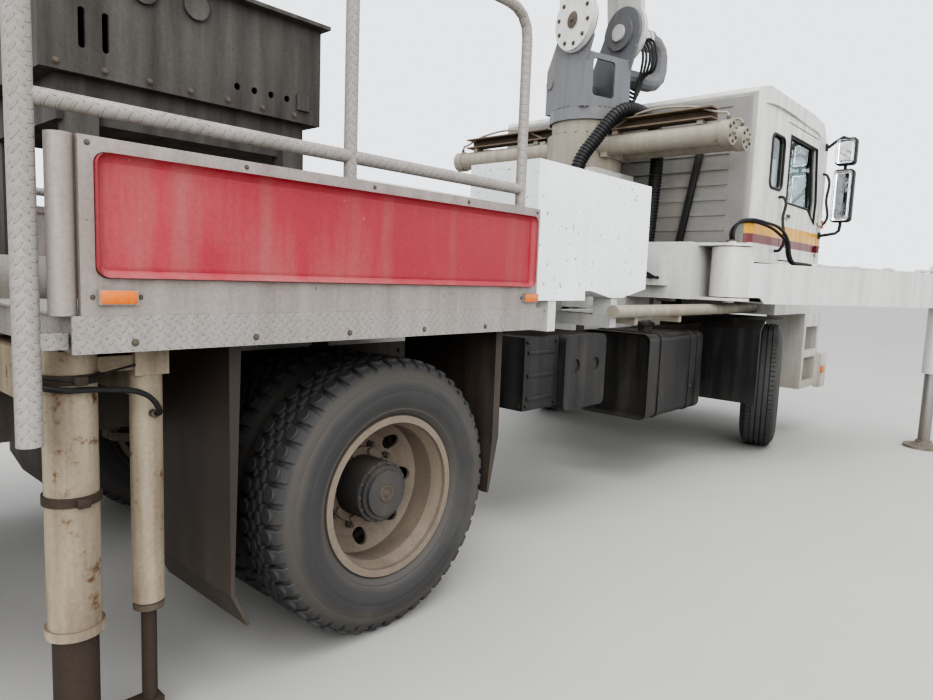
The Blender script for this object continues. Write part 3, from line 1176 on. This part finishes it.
# the pumping cylinders' flanges and pipes, the hopper's ribs and bearings, bolts on frame and boom rest
pump = {"y": 0.15, "z": 1.23, "flanges": (-1.158, 0.385), "flangeBolt": 1.347, "clamps": (0.79, 2.19),
        "pipe": ((2.24, 0.15, 1.31), (2.24, 0.15, 1.345), (2.18, 0.16, 1.36), (1.5, 0.19, 1.36),
                 (0.98, 0.19, 1.36), (0.88, 0.19, 1.38), (0.795, 0.19, 1.38)),
        "lid": ((0.43, -0.25, 1.4203), (0.77, 0.25, 1.434)), "lidBolts": (0.46, 0.74)}
hopper = {"axle": (-1.88, 0, 1.03), "wall": 0.6202, "bearing": 0.6290, "rib": ((-2.20, 0.70), (-2.17, 1.435)),
          "ribFace": 0.6420, "ribStep": 0.76}
rails = {"face": 0.4203, "firstBolt": (-1.0, 0.935), "step": 0.42, "bolts": 14, "plateFace": 0.4285,
         "plates": (-0.75, 0.15, 0.98, 2.30), "plateWidth": 0.09, "plateLow": 0.90, "plateHigh": 1.06,
         "firstRestBolt": (-0.85, 1.965), "restStep": 0.15, "restBolts": 7}


def addPumpDetail():
    pieces = []
    for s in (1, -1):
        y = s * pump["y"]
        line = (0, y, pump["z"])
        for x in (rear(flange) for flange in pump["flanges"]):
            pieces.append(collar(0.106, 0.128, x - 0.014, x + 0.014, line, alongX, 36))
            flangeBolt = bolt((x + 0.014, y, pump["flangeBolt"]), alongX, 0.007, 0.006)
            pieces.append(ringOf(flangeBolt, line, alongX, 10))
        for x in (rear(clamp) for clamp in pump["clamps"]):
            pieces.append(collar(0.0655, 0.078, x - 0.012, x + 0.012, line, alongX))
        pieces.append(lineOf(atRear(pump["pipe"], s), 0.013))
    pieces.append(block(*atRear(pump["lid"]), 0.004))
    for x in pump["lidBolts"]:
        pieces.append(rowOf(bolt((rear(x), -0.22, 1.434), upwards, 0.008, 0.006), (0, 0.11, 0), 5))
    settle(pieces, "pump_fittings", "truck", "pump_grey")
    print("pump dressed")


def addHopperDetail():
    axle = atRear([hopper["axle"]])[0]
    (x0, z0), (x1, z1) = hopper["rib"]
    ends = []
    for s in (1, -1):
        wall = s * hopper["wall"]
        bearingBolt = bolt((axle[0] + 0.062, wall, axle[2]), (0, s, 0), 0.008, 0.008)
        ends.append(ringOf(bearingBolt, axle, alongY, 6))
        ends.append(collar(0.0345, 0.082, wall, s * hopper["bearing"], axle, alongY))
        rib = block((rear(x0), wall, z0), (rear(x1), s * hopper["ribFace"], z1), 0.003)
        ends.append(rowOf(rib, (hopper["ribStep"], 0, 0), 2))
    settle(ends, "hopper_ribs", "truck", "hopper_grey")
    print("hopper dressed")


def addFrameDetail():
    pieces, restBolts = [], []
    for s in (1, -1):
        face, outwards = s * rails["face"], (0, s, 0)
        x, z = rails["firstBolt"]
        frameBolt = bolt((rear(x), face, z), outwards, 0.010, 0.008)
        pieces.append(rowOf(frameBolt, (rails["step"], 0, 0), rails["bolts"]))
        for x in (rear(plate) for plate in rails["plates"]):
            pieces.append(block((x, face, rails["plateLow"]),
                                (x + rails["plateWidth"], s * rails["plateFace"], rails["plateHigh"]), 0.002))
        x, z = rails["firstRestBolt"]
        restBolt = bolt((rear(x), face, z), outwards, 0.009, 0.007)
        restBolts.append(rowOf(restBolt, (rails["restStep"], 0, 0), rails["restBolts"]))
    settle(pieces, "frame_bolts", "truck", "frame_grey")
    settle(restBolts, "rest_bolts", "truck", "bolt_steel")
    print("frame and boom rest dressed")


addRearTyres()
addFrontTyres()
addHubs()
addSigns()
addLegRigging()
addTurretDetail()
addBigHose()
addSlewDetail()
addBoomPipes()
addOutriggerRigging()
addCabSides()
addCabEnds()
addLamps()
addTankDetail()
addPumpDetail()
addHopperDetail()
addFrameDetail()

# area lamps: where they hang, how wide they are, and their power in watts
studio = {"sky": (0.86, 0.89, 0.93), "skyStrength": 1.55, "floor": (0.36, 0.35, 0.33), "floorSize": 240,
          "aim": (0, -1, 1),
          "lamps": {"above": ((-2, -3, 13), 9, 900), "behindCamera": ((-9, -9, 6), 7, 750)}}


def addSky():
    scene = bpy.context.scene
    world = bpy.data.worlds.new("studioSky")
    world.use_nodes = True
    background = world.node_tree.nodes["Background"].inputs
    background[0].default_value = (*studio["sky"], 1)
    background[1].default_value = studio["skyStrength"]
    scene.world = world
    scene.view_settings.view_transform = "AgX"
    scene.view_settings.look = "AgX - High Contrast"


def addStudioLamps():
    for name, (place, size, power) in studio["lamps"].items():
        bpy.ops.object.light_add(type="AREA", location=place)
        lamp = bpy.context.object
        lamp.name = name
        lamp.data.size, lamp.data.energy = size, power
        lamp.rotation_mode = "QUATERNION"
        lamp.rotation_quaternion = (Vector(studio["aim"]) - Vector(place)).to_track_quat("-Z", "Y")


def addFloor():
    deselectAll()
    bpy.ops.mesh.primitive_plane_add(size=studio["floorSize"], location=(0, 0, 0))
    floor = bpy.context.object
    floor.name = "studioFloor"
    made, tree, shader = newMaterial("paleFloor")
    tone = fade(tree, noise(tree, ownPlace(tree), 0.8, 5.0), 0.3, 0.7)
    pale = (*[c * 1.06 for c in studio["floor"]], 1)
    tree.links.new(blendColours(tree, tone, (*studio["floor"], 1), pale), shader.inputs["Base Color"])
    shader.inputs["Roughness"].default_value = 0.9
    floor.data.materials.append(made)


addSky()
addStudioLamps()
addFloor()
print("studio set")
#####
> Written problem: Return all of the data precisely as it appears.

> Full output:
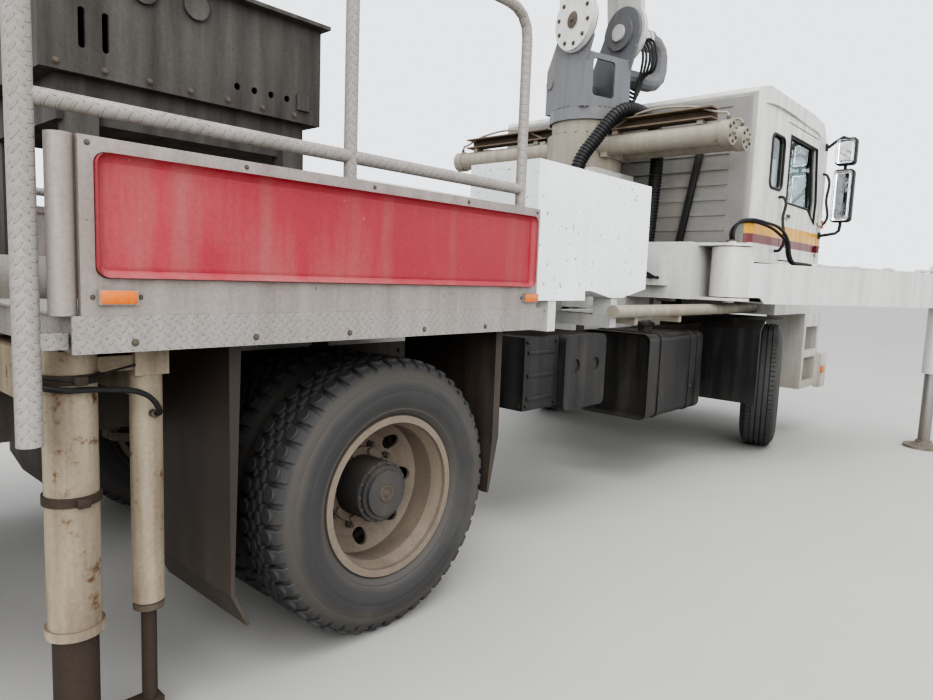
The Blender script for this object continues. Write part 3, from line 1176 on. This part finishes it.
# the pumping cylinders' flanges and pipes, the hopper's ribs and bearings, bolts on frame and boom rest
pump = {"y": 0.15, "z": 1.23, "flanges": (-1.158, 0.385), "flangeBolt": 1.347, "clamps": (0.79, 2.19),
        "pipe": ((2.24, 0.15, 1.31), (2.24, 0.15, 1.345), (2.18, 0.16, 1.36), (1.5, 0.19, 1.36),
                 (0.98, 0.19, 1.36), (0.88, 0.19, 1.38), (0.795, 0.19, 1.38)),
        "lid": ((0.43, -0.25, 1.4203), (0.77, 0.25, 1.434)), "lidBolts": (0.46, 0.74)}
hopper = {"axle": (-1.88, 0, 1.03), "wall": 0.6202, "bearing": 0.6290, "rib": ((-2.20, 0.70), (-2.17, 1.435)),
          "ribFace": 0.6420, "ribStep": 0.76}
rails = {"face": 0.4203, "firstBolt": (-1.0, 0.935), "step": 0.42, "bolts": 14, "plateFace": 0.4285,
         "plates": (-0.75, 0.15, 0.98, 2.30), "plateWidth": 0.09, "plateLow": 0.90, "plateHigh": 1.06,
         "firstRestBolt": (-0.85, 1.965), "restStep": 0.15, "restBolts": 7}


def addPumpDetail():
    pieces = []
    for s in (1, -1):
        y = s * pump["y"]
        line = (0, y, pump["z"])
        for x in (rear(flange) for flange in pump["flanges"]):
            pieces.append(collar(0.106, 0.128, x - 0.014, x + 0.014, line, alongX, 36))
            flangeBolt = bolt((x + 0.014, y, pump["flangeBolt"]), alongX, 0.007, 0.006)
            pieces.append(ringOf(flangeBolt, line, alongX, 10))
        for x in (rear(clamp) for clamp in pump["clamps"]):
            pieces.append(collar(0.0655, 0.078, x - 0.012, x + 0.012, line, alongX))
        pieces.append(lineOf(atRear(pump["pipe"], s), 0.013))
    pieces.append(block(*atRear(pump["lid"]), 0.004))
    for x in pump["lidBolts"]:
        pieces.append(rowOf(bolt((rear(x), -0.22, 1.434), upwards, 0.008, 0.006), (0, 0.11, 0), 5))
    settle(pieces, "pump_fittings", "truck", "pump_grey")
    print("pump dressed")


def addHopperDetail():
    axle = atRear([hopper["axle"]])[0]
    (x0, z0), (x1, z1) = hopper["rib"]
    ends = []
    for s in (1, -1):
        wall = s * hopper["wall"]
        bearingBolt = bolt((axle[0] + 0.062, wall, axle[2]), (0, s, 0), 0.008, 0.008)
        ends.append(ringOf(bearingBolt, axle, alongY, 6))
        ends.append(collar(0.0345, 0.082, wall, s * hopper["bearing"], axle, alongY))
        rib = block((rear(x0), wall, z0), (rear(x1), s * hopper["ribFace"], z1), 0.003)
        ends.append(rowOf(rib, (hopper["ribStep"], 0, 0), 2))
    settle(ends, "hopper_ribs", "truck", "hopper_grey")
    print("hopper dressed")


def addFrameDetail():
    pieces, restBolts = [], []
    for s in (1, -1):
        face, outwards = s * rails["face"], (0, s, 0)
        x, z = rails["firstBolt"]
        frameBolt = bolt((rear(x), face, z), outwards, 0.010, 0.008)
        pieces.append(rowOf(frameBolt, (rails["step"], 0, 0), rails["bolts"]))
        for x in (rear(plate) for plate in rails["plates"]):
            pieces.append(block((x, face, rails["plateLow"]),
                                (x + rails["plateWidth"], s * rails["plateFace"], rails["plateHigh"]), 0.002))
        x, z = rails["firstRestBolt"]
        restBolt = bolt((rear(x), face, z), outwards, 0.009, 0.007)
        restBolts.append(rowOf(restBolt, (rails["restStep"], 0, 0), rails["restBolts"]))
    settle(pieces, "frame_bolts", "truck", "frame_grey")
    settle(restBolts, "rest_bolts", "truck", "bolt_steel")
    print("frame and boom rest dressed")


addRearTyres()
addFrontTyres()
addHubs()
addSigns()
addLegRigging()
addTurretDetail()
addBigHose()
addSlewDetail()
addBoomPipes()
addOutriggerRigging()
addCabSides()
addCabEnds()
addLamps()
addTankDetail()
addPumpDetail()
addHopperDetail()
addFrameDetail()

# area lamps: where they hang, how wide they are, and their power in watts
studio = {"sky": (0.86, 0.89, 0.93), "skyStrength": 1.55, "floor": (0.36, 0.35, 0.33), "floorSize": 240,
          "aim": (0, -1, 1),
          "lamps": {"above": ((-2, -3, 13), 9, 900), "behindCamera": ((-9, -9, 6), 7, 750)}}


def addSky():
    scene = bpy.context.scene
    world = bpy.data.worlds.new("studioSky")
    world.use_nodes = True
    background = world.node_tree.nodes["Background"].inputs
    background[0].default_value = (*studio["sky"], 1)
    background[1].default_value = studio["skyStrength"]
    scene.world = world
    scene.view_settings.view_transform = "AgX"
    scene.view_settings.look = "AgX - High Contrast"


def addStudioLamps():
    for name, (place, size, power) in studio["lamps"].items():
        bpy.ops.object.light_add(type="AREA", location=place)
        lamp = bpy.context.object
        lamp.name = name
        lamp.data.size, lamp.data.energy = size, power
        lamp.rotation_mode = "QUATERNION"
        lamp.rotation_quaternion = (Vector(studio["aim"]) - Vector(place)).to_track_quat("-Z", "Y")


def addFloor():
    deselectAll()
    bpy.ops.mesh.primitive_plane_add(size=studio["floorSize"], location=(0, 0, 0))
    floor = bpy.context.object
    floor.name = "studioFloor"
    made, tree, shader = newMaterial("paleFloor")
    tone = fade(tree, noise(tree, ownPlace(tree), 0.8, 5.0), 0.3, 0.7)
    pale = (*[c * 1.06 for c in studio["floor"]], 1)
    tree.links.new(blendColours(tree, tone, (*studio["floor"], 1), pale), shader.inputs["Base Color"])
    shader.inputs["Roughness"].default_value = 0.9
    floor.data.materials.append(made)


addSky()
addStudioLamps()
addFloor()
print("studio set")